Prof. (Dr. ing) Father Varghese Panthalookaran, Professor of Engineering & Director Rajagiri Media Trust, Rajagiri: As a teacher, I learn from my students. So, am I a teacher or a student? There isn’t a clear black and white distinction there. Today, it is the generation of the teach-me-nots and teachers need to accept that. Today’s young are increasingly becoming self-taught, questioning accepted canons and received wisdom. That clearly is the way forward, where teachers could end up struggling to be relevant. The teacher may not have all the answers.

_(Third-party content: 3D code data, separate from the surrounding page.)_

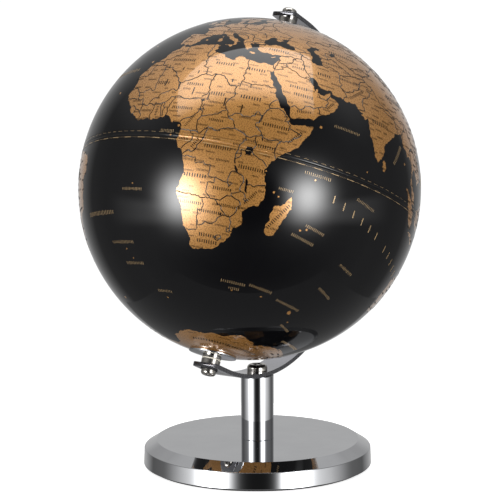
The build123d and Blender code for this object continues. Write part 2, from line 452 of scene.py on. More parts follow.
@dataclass
class Base:
    """The pressed base shell with its bevel, over the weight, the pad and the bolt."""

    bevel_width_mm: float = 5.2
    bevel_drop_mm: float = 3.25
    wall_flare_mm: float = 0.3
    sheet_mm: float = 1.2
    edge_radius_mm: float = 0.45
    inner_edge_mm: float = 0.3

    def build(self) -> None:
        """Builds the shell and dresses the pieces under it."""
        low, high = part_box("base_shell")
        rim = (high.x - low.x) / 2 / MM
        foot = low.z / MM
        top = high.z / MM
        wall = rim - self.wall_flare_mm
        flat = wall - self.bevel_width_mm
        shoulder = top - self.bevel_drop_mm
        sheet = self.sheet_mm
        edge = self.edge_radius_mm
        outline = rounded([
            (0.0, top - sheet, 0.0),
            (flat - sheet * 0.4, top - sheet, self.inner_edge_mm),
            (wall - sheet, shoulder - sheet * 0.4, self.inner_edge_mm),
            (rim - sheet, foot, 0.2),
            (rim, foot, self.inner_edge_mm),
            (wall, shoulder, edge),
            (flat, top, edge),
            (0.0, top, 0.0),
        ])
        axle = Axle(Vector((0, 0, 0)), Vector((0, 0, 1)), Vector((1, 0, 0)))
        shell = Turned(axle, outline, segments=256).build("base_cover", Wear.CHROME)
        settle(shell, "stand", "chrome_plate", "base_shell")
        repaint(["base_weight"], Wear.CAST_IRON)
        repaint(["base_pad"], Wear.FOAM)
        repaint(["base_bolt", "base_bolt_washer", "base_bolt_spring_washer"], Wear.ZINC)


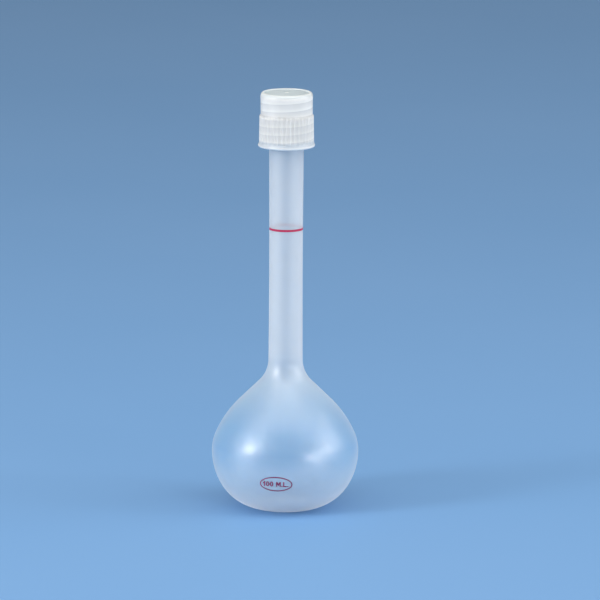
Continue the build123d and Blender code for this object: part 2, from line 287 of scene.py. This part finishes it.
def rib_reach(height):
    """The radius that the crests of the cap's ribs reach at a height."""
    if height > STEP_FOOT:
        share = min(1.0, (height - STEP_FOOT) / (STEP_TOP - STEP_FOOT))
        return SLEEVE_TOP_RADIUS + RIB_PROUD + (UPPER_RADIUS - SLEEVE_TOP_RADIUS - RIB_PROUD) * share
    share = (height - FLARE_START) / (STEP_FOOT - FLARE_START)
    return SLEEVE_FOOT_RADIUS + RIB_PROUD + (SLEEVE_TOP_RADIUS - SLEEVE_FOOT_RADIUS) * share


def cap_relief(angle, radius, height):
    """The thread's ridge inside the cap, and the ribs round its sleeve."""
    if abs(radius - CAP_THREAD[0]) < 1e-6 and height < RIM_HEIGHT:
        return ridge_height(CAP_THREAD, angle, height)
    if radius < UPPER_RADIUS or not CAP_FOOT < height < STEP_TOP:
        return 0.0
    spacing = TURN / RIB_COUNT
    aside = abs((angle + spacing / 2) % spacing - spacing / 2) * SLEEVE_FOOT_RADIUS
    if aside >= RIB_RADIUS:
        return 0.0
    rib = rib_reach(height) - RIB_RADIUS + math.sqrt(RIB_RADIUS**2 - aside**2)
    return max(0.0, rib - radius)


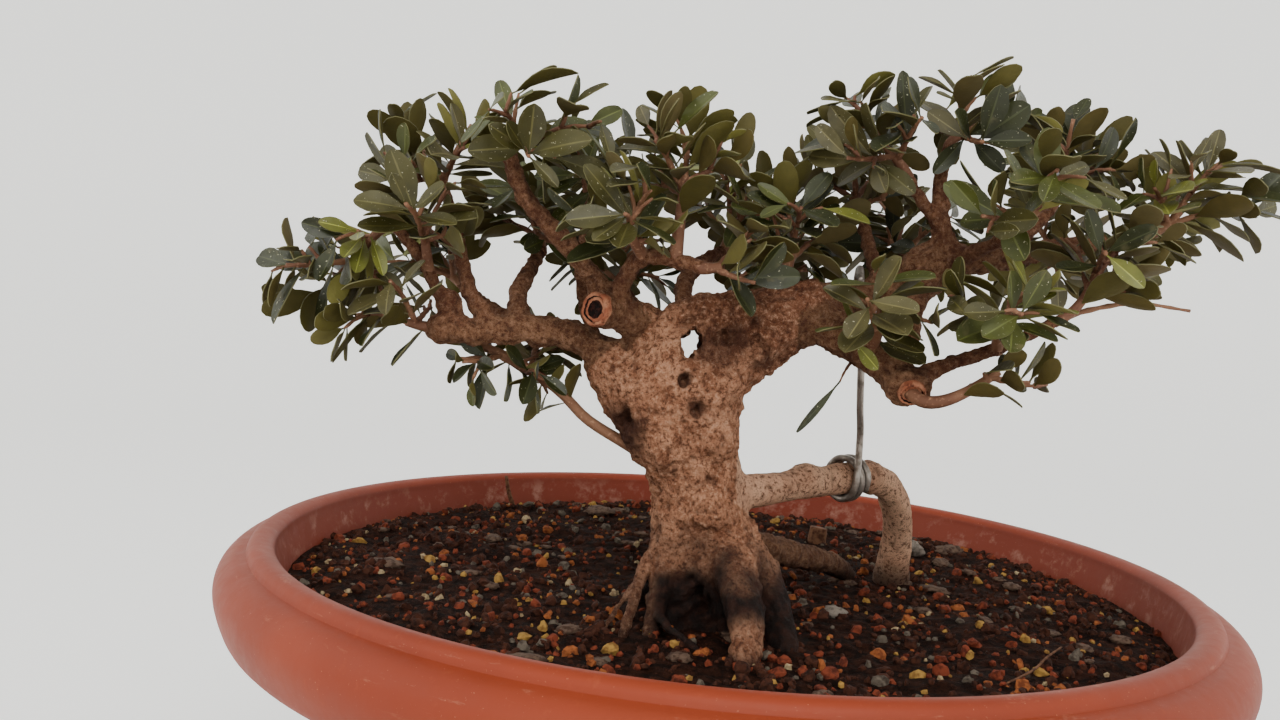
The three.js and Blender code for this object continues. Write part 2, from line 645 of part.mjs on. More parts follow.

Prof. (Dr.) V. Job Kuruvilla, Director, Thought Links Institute of Education and Lifeskills: We somehow anticipate that teachers need to upgrade themselves. But, yes, teaching teachers is difficult. A teacher’s qualifications are irrelevant if s/he is unable to build a relationship between souls — in this case between teacher and student. But are we really helping our teachers? Most teachers are in it not because of love for teaching, but out of other considerations. Add to it the fact that for most teachers, today’s class is exactly the same as that of 20 years ago. So, there must be a willingness to change bottoms-up. Teachers also mostly practise the punishment and reward formula to secure quick results. In fact, discipline creates an illusion of learning. And students go back under the illusion of having learnt something! If the teacher is able to help students connect the dots, then learning has happened. The moment you teach a child, the opportunity to learn is lost.